* Work to complete
Repeat every record below exactly as it appears.

* The input
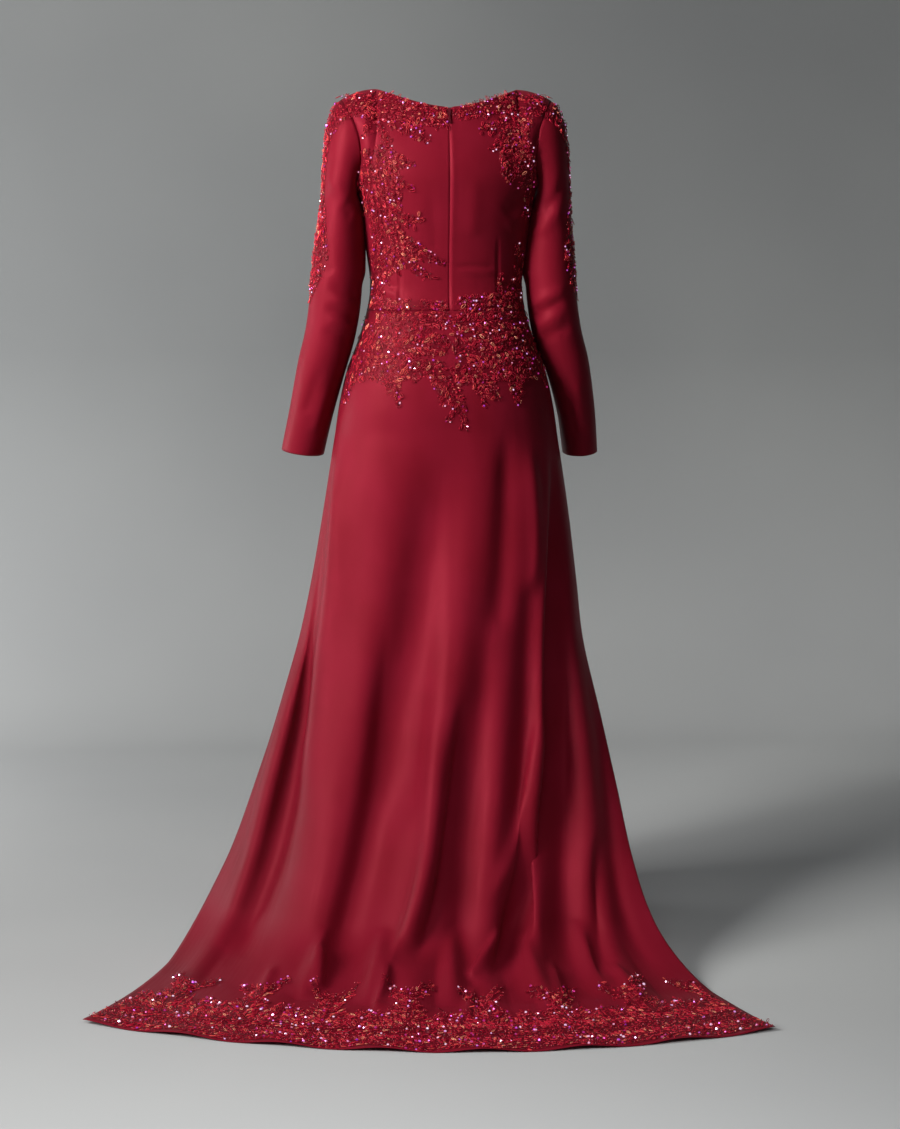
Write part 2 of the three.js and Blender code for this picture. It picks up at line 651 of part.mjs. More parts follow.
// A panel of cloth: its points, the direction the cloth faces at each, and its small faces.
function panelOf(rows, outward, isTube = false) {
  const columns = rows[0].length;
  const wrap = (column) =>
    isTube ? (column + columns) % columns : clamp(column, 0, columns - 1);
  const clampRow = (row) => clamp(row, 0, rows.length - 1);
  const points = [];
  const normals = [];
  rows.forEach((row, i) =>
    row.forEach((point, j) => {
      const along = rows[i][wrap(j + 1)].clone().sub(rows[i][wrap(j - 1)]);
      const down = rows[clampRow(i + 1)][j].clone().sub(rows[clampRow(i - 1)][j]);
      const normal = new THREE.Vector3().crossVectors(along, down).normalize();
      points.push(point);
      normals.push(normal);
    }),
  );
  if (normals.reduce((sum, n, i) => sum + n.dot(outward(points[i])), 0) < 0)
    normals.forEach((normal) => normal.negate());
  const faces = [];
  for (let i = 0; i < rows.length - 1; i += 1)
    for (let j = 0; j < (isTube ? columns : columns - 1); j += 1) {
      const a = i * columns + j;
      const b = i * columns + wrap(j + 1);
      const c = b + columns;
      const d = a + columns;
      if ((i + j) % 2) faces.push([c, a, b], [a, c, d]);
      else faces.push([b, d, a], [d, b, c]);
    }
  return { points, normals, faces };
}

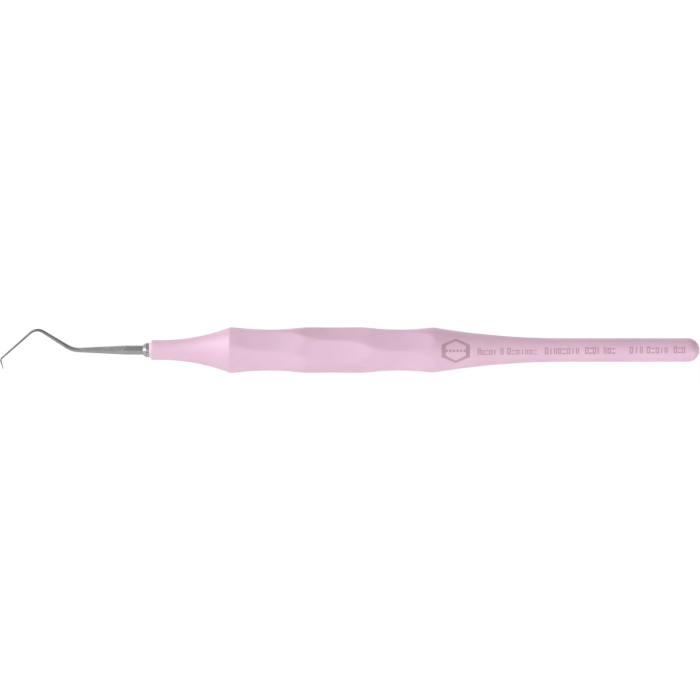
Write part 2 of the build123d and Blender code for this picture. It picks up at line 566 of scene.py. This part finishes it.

* Worked answer
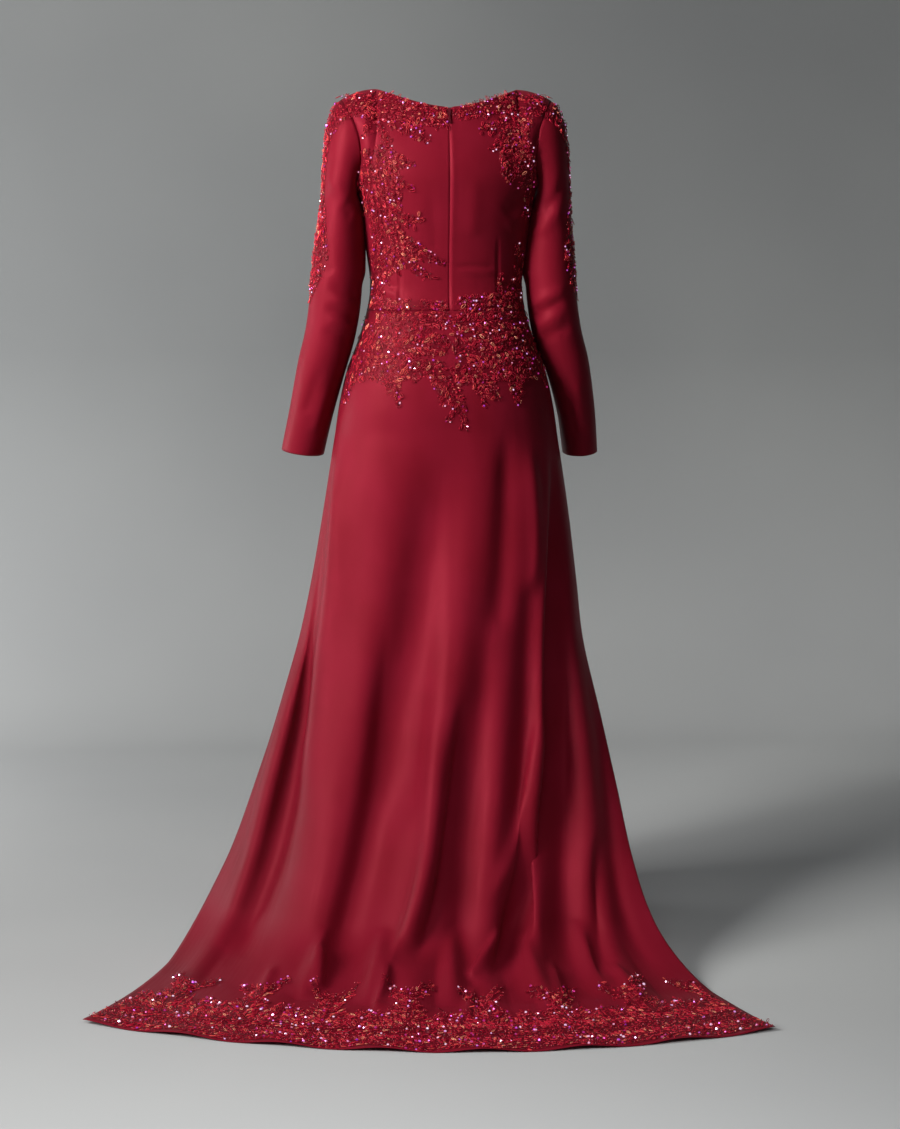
Write part 2 of the three.js and Blender code for this picture. It picks up at line 651 of part.mjs. More parts follow.
// A panel of cloth: its points, the direction the cloth faces at each, and its small faces.
function panelOf(rows, outward, isTube = false) {
  const columns = rows[0].length;
  const wrap = (column) =>
    isTube ? (column + columns) % columns : clamp(column, 0, columns - 1);
  const clampRow = (row) => clamp(row, 0, rows.length - 1);
  const points = [];
  const normals = [];
  rows.forEach((row, i) =>
    row.forEach((point, j) => {
      const along = rows[i][wrap(j + 1)].clone().sub(rows[i][wrap(j - 1)]);
      const down = rows[clampRow(i + 1)][j].clone().sub(rows[clampRow(i - 1)][j]);
      const normal = new THREE.Vector3().crossVectors(along, down).normalize();
      points.push(point);
      normals.push(normal);
    }),
  );
  if (normals.reduce((sum, n, i) => sum + n.dot(outward(points[i])), 0) < 0)
    normals.forEach((normal) => normal.negate());
  const faces = [];
  for (let i = 0; i < rows.length - 1; i += 1)
    for (let j = 0; j < (isTube ? columns : columns - 1); j += 1) {
      const a = i * columns + j;
      const b = i * columns + wrap(j + 1);
      const c = b + columns;
      const d = a + columns;
      if ((i + j) % 2) faces.push([c, a, b], [a, c, d]);
      else faces.push([b, d, a], [d, b, c]);
    }
  return { points, normals, faces };
}

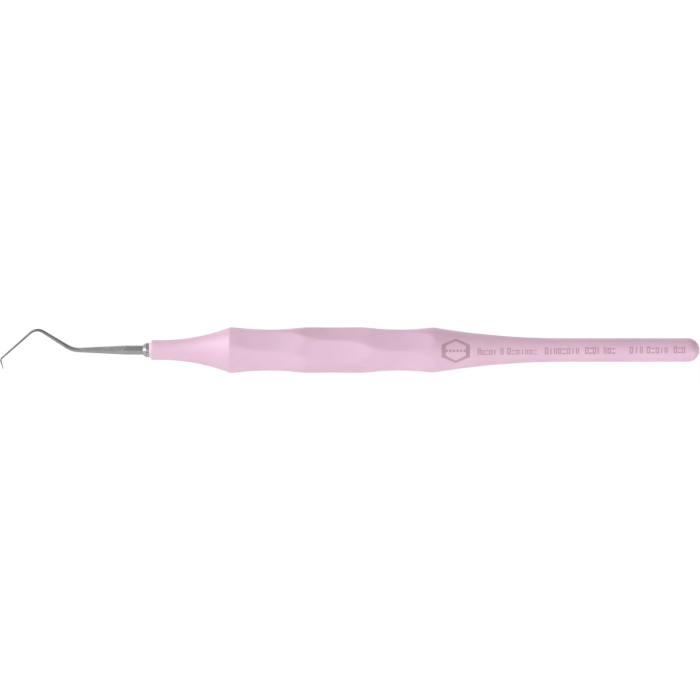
Write part 2 of the build123d and Blender code for this picture. It picks up at line 566 of scene.py. This part finishes it.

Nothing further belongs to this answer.